* begin Source data *
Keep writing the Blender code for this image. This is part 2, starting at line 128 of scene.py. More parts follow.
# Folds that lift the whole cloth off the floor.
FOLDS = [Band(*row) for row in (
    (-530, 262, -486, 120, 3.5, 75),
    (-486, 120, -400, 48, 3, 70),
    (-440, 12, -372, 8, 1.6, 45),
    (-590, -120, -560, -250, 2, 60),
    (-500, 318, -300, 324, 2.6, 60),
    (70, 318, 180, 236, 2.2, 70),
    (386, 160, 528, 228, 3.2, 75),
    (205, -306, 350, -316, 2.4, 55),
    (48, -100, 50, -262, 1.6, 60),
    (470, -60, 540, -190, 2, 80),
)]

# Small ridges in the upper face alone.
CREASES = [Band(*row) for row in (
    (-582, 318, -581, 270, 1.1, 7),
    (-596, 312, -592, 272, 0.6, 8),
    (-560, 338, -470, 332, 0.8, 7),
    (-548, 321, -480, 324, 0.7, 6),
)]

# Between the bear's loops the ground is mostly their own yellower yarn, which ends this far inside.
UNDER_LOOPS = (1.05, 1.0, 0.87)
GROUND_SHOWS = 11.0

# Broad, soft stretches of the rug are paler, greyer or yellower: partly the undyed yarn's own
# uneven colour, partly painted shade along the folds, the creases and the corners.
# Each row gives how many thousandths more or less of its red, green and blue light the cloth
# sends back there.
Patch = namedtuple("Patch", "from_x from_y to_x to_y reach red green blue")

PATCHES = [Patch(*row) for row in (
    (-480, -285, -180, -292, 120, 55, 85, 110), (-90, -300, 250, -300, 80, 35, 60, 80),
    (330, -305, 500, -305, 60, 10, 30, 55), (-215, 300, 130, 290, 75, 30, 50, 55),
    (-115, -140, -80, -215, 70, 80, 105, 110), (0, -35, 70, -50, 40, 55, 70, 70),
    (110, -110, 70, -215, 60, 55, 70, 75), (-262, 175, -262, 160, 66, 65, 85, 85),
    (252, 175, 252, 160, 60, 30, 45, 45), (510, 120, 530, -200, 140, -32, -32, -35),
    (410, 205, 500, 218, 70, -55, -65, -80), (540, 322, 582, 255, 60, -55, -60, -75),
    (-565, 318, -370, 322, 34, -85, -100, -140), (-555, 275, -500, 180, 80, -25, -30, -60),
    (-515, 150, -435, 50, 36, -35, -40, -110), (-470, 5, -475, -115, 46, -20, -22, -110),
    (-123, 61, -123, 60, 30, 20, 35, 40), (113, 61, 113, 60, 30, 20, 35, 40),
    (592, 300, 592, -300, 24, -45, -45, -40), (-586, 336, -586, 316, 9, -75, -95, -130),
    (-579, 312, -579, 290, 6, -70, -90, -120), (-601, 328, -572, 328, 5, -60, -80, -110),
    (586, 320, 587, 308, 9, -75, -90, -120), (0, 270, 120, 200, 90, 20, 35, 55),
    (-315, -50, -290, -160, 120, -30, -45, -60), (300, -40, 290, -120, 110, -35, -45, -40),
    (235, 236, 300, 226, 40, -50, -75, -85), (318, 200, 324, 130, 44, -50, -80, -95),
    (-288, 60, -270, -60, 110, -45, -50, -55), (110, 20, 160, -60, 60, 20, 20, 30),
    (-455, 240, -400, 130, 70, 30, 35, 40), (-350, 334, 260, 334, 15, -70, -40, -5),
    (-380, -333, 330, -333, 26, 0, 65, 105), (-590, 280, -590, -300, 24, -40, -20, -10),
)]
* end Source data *
* begin Source data *
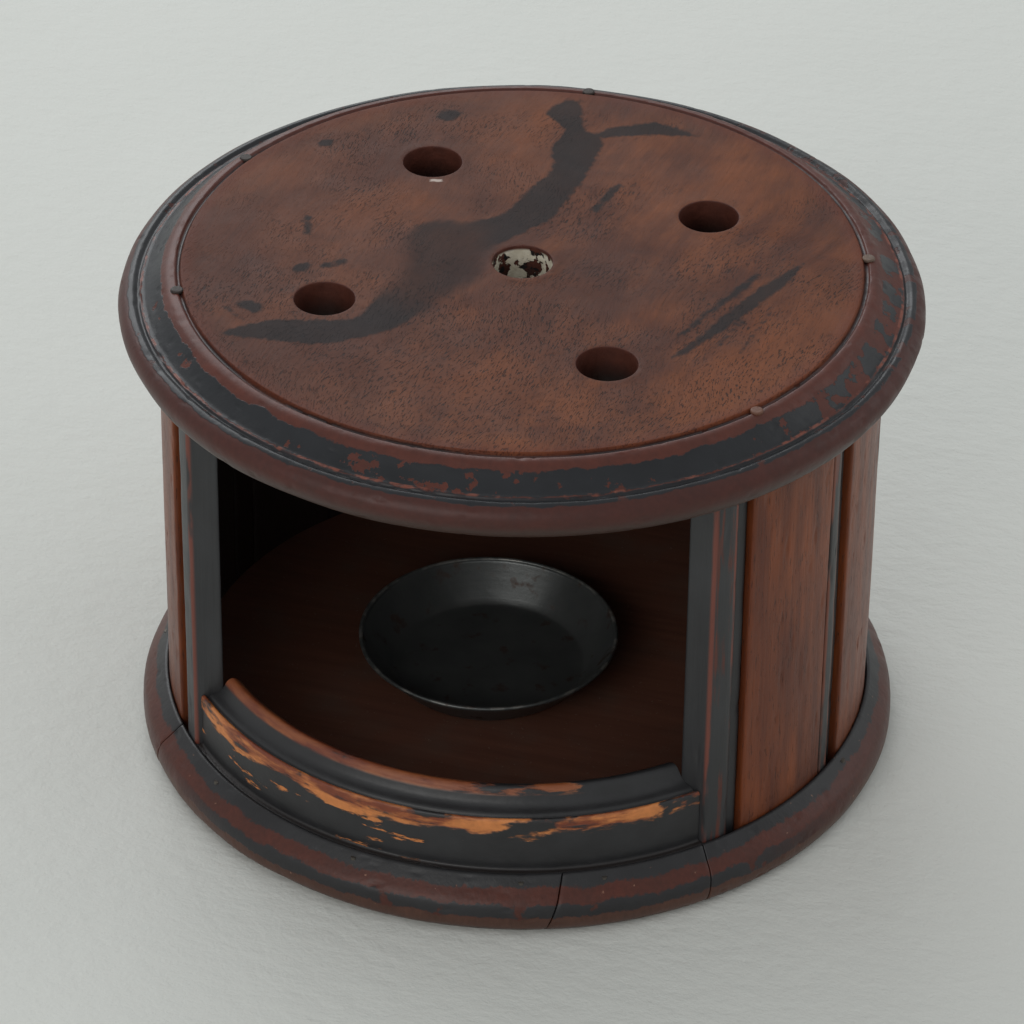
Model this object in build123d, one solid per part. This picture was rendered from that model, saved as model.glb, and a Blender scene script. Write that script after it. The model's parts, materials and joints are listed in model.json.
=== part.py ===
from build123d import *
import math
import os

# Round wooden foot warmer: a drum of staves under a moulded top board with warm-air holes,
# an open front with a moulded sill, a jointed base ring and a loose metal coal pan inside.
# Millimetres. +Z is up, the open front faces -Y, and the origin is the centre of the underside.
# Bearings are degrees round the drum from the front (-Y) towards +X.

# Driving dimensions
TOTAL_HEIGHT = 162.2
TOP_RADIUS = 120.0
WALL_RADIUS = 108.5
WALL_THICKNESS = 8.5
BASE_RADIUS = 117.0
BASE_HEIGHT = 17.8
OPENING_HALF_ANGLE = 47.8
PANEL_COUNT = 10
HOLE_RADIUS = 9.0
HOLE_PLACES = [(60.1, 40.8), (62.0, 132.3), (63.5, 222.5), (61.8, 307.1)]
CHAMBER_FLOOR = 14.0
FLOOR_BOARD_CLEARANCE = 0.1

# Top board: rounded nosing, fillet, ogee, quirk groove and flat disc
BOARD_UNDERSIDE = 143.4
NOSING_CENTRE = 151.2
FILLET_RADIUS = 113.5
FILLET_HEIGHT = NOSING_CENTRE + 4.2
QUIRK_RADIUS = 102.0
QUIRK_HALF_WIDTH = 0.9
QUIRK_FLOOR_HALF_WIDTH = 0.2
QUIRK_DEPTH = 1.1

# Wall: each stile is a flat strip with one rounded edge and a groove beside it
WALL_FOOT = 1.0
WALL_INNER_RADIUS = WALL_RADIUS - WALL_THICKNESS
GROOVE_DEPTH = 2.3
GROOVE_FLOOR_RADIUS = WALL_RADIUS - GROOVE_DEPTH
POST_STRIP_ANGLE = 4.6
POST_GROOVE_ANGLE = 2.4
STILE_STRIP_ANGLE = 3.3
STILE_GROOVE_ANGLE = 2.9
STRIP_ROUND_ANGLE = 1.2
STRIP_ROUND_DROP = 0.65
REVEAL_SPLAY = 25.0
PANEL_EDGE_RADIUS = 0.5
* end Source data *
● **Problem to work on**: Take exactly the lines from the one containing "Model this object" through the one containing "PANEL_EDGE_RADIUS = 0.5" in the data above, and output them with nothing added.

● **Task answer**:
Model this object in build123d, one solid per part. This picture was rendered from that model, saved as model.glb, and a Blender scene script. Write that script after it. The model's parts, materials and joints are listed in model.json.
=== part.py ===
from build123d import *
import math
import os

# Round wooden foot warmer: a drum of staves under a moulded top board with warm-air holes,
# an open front with a moulded sill, a jointed base ring and a loose metal coal pan inside.
# Millimetres. +Z is up, the open front faces -Y, and the origin is the centre of the underside.
# Bearings are degrees round the drum from the front (-Y) towards +X.

# Driving dimensions
TOTAL_HEIGHT = 162.2
TOP_RADIUS = 120.0
WALL_RADIUS = 108.5
WALL_THICKNESS = 8.5
BASE_RADIUS = 117.0
BASE_HEIGHT = 17.8
OPENING_HALF_ANGLE = 47.8
PANEL_COUNT = 10
HOLE_RADIUS = 9.0
HOLE_PLACES = [(60.1, 40.8), (62.0, 132.3), (63.5, 222.5), (61.8, 307.1)]
CHAMBER_FLOOR = 14.0
FLOOR_BOARD_CLEARANCE = 0.1

# Top board: rounded nosing, fillet, ogee, quirk groove and flat disc
BOARD_UNDERSIDE = 143.4
NOSING_CENTRE = 151.2
FILLET_RADIUS = 113.5
FILLET_HEIGHT = NOSING_CENTRE + 4.2
QUIRK_RADIUS = 102.0
QUIRK_HALF_WIDTH = 0.9
QUIRK_FLOOR_HALF_WIDTH = 0.2
QUIRK_DEPTH = 1.1

# Wall: each stile is a flat strip with one rounded edge and a groove beside it
WALL_FOOT = 1.0
WALL_INNER_RADIUS = WALL_RADIUS - WALL_THICKNESS
GROOVE_DEPTH = 2.3
GROOVE_FLOOR_RADIUS = WALL_RADIUS - GROOVE_DEPTH
POST_STRIP_ANGLE = 4.6
POST_GROOVE_ANGLE = 2.4
STILE_STRIP_ANGLE = 3.3
STILE_GROOVE_ANGLE = 2.9
STRIP_ROUND_ANGLE = 1.2
STRIP_ROUND_DROP = 0.65
REVEAL_SPLAY = 25.0
PANEL_EDGE_RADIUS = 0.5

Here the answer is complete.